What is an ERM maturity assessment and how is it scored?

A self-assessment across 10 dimensions — governance, risk appetite, risk identification, risk assessment, risk monitoring, risk reporting, and others — each scored 1 to 5: Initial (ad hoc, no formal process), Developing (inconsistent, owned by individuals), Defined (formal, documented, consistently applied), Managed (measured, monitored, continuously improved), and Optimized (proactive, predictive, integrated with strategy). Each dimension gets current-state notes and a priority action to advance.

Does a small fintech need a full three lines of defense?

Not a fully separated one. Under roughly 50 employees, the same person often wears 1st-line and 2nd-line hats; between 50 and 200, dedicated risk and compliance staff emerge; at 200+, full separation becomes practical.

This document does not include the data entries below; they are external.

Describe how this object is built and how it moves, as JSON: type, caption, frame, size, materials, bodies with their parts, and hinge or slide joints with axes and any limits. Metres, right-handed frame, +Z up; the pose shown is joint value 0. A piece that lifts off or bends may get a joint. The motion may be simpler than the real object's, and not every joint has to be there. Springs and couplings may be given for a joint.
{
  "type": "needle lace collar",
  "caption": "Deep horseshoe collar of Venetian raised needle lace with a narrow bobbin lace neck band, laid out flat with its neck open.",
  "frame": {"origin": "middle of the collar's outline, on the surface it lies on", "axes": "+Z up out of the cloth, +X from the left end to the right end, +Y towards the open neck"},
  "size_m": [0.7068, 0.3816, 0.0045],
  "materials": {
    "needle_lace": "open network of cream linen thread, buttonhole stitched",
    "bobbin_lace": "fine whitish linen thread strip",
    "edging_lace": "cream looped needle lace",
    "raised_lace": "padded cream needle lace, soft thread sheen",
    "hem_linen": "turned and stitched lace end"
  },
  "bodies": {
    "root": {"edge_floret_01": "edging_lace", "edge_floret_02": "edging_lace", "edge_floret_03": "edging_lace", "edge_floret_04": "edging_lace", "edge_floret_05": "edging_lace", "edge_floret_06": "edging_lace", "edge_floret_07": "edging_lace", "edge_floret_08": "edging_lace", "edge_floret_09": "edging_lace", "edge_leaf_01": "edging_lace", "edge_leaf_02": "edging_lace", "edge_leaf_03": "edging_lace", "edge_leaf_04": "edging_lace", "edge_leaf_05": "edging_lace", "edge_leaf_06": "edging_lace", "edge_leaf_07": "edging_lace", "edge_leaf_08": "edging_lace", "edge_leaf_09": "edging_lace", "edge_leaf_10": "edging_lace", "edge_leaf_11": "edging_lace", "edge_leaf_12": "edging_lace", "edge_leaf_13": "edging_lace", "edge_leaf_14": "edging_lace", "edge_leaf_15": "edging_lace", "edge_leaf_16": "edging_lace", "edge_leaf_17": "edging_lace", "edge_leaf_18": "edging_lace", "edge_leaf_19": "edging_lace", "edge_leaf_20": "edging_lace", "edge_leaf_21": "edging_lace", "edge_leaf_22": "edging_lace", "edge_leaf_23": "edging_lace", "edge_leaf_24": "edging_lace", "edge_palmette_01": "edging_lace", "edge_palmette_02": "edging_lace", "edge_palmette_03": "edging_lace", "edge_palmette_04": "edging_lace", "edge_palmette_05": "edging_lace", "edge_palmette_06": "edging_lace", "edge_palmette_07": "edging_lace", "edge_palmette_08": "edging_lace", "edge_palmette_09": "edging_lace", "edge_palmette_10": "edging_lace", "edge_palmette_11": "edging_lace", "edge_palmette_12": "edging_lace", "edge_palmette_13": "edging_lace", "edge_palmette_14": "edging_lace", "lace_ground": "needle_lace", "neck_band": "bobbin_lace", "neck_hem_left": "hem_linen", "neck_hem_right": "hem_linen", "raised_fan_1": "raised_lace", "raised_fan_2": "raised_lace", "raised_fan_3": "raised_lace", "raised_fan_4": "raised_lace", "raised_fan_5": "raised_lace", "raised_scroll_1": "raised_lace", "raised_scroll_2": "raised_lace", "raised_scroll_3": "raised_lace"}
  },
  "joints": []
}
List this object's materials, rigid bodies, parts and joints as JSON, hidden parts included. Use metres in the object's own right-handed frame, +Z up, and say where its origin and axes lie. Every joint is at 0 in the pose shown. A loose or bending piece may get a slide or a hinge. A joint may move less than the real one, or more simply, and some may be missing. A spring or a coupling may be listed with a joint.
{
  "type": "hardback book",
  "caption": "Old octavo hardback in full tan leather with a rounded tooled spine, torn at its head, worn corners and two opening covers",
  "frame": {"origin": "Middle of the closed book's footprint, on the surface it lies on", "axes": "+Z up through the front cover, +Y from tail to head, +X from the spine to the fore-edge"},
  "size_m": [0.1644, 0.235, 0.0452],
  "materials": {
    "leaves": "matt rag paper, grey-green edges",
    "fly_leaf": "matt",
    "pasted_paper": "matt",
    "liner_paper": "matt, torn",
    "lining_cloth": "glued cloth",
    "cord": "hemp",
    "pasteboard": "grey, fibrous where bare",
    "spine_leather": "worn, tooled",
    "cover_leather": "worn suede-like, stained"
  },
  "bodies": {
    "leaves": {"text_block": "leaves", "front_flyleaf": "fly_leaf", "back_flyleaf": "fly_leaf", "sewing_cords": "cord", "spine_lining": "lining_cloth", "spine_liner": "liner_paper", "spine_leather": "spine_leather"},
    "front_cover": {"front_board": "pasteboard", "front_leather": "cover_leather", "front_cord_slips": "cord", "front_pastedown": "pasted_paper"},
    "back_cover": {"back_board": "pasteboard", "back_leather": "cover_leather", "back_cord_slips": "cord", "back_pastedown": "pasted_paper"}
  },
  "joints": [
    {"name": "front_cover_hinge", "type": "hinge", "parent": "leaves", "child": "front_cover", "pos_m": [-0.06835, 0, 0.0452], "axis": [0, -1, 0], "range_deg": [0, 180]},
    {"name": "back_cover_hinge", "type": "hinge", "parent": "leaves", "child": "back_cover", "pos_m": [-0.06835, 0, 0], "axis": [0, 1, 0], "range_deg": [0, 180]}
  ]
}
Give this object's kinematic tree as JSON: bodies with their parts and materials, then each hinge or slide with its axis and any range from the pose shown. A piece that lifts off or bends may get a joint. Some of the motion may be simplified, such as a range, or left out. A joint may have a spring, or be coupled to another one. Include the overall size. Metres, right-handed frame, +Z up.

What matters is documenting the model honestly — including where separation doesn't exist yet — rather than pretending to a structure you don't have.

What goes in a quarterly board risk report?

An executive summary of overall risk posture, a metrics table (KRIs at Green/Amber/Red status with quarter-over-quarter movement, open high/critical issues, RCSA functions completed this cycle, vendor critical assessments current, new risks identified, risk appetite breaches), and a top 10 risks table showing residual rating, movement, status versus appetite, KRI status, key controls, remediation status, and owner.

What is the difference between an ERM framework and a risk register?

A risk register is one artifact: a list of risks with ratings and owners. The ERM framework is the program around it — who governs risk decisions, what appetite the board approved, how risks get identified and escalated, and how everything reports upward. A register without a framework is a spreadsheet nobody is accountable for; the framework is what makes it defensible to a regulator or bank partner.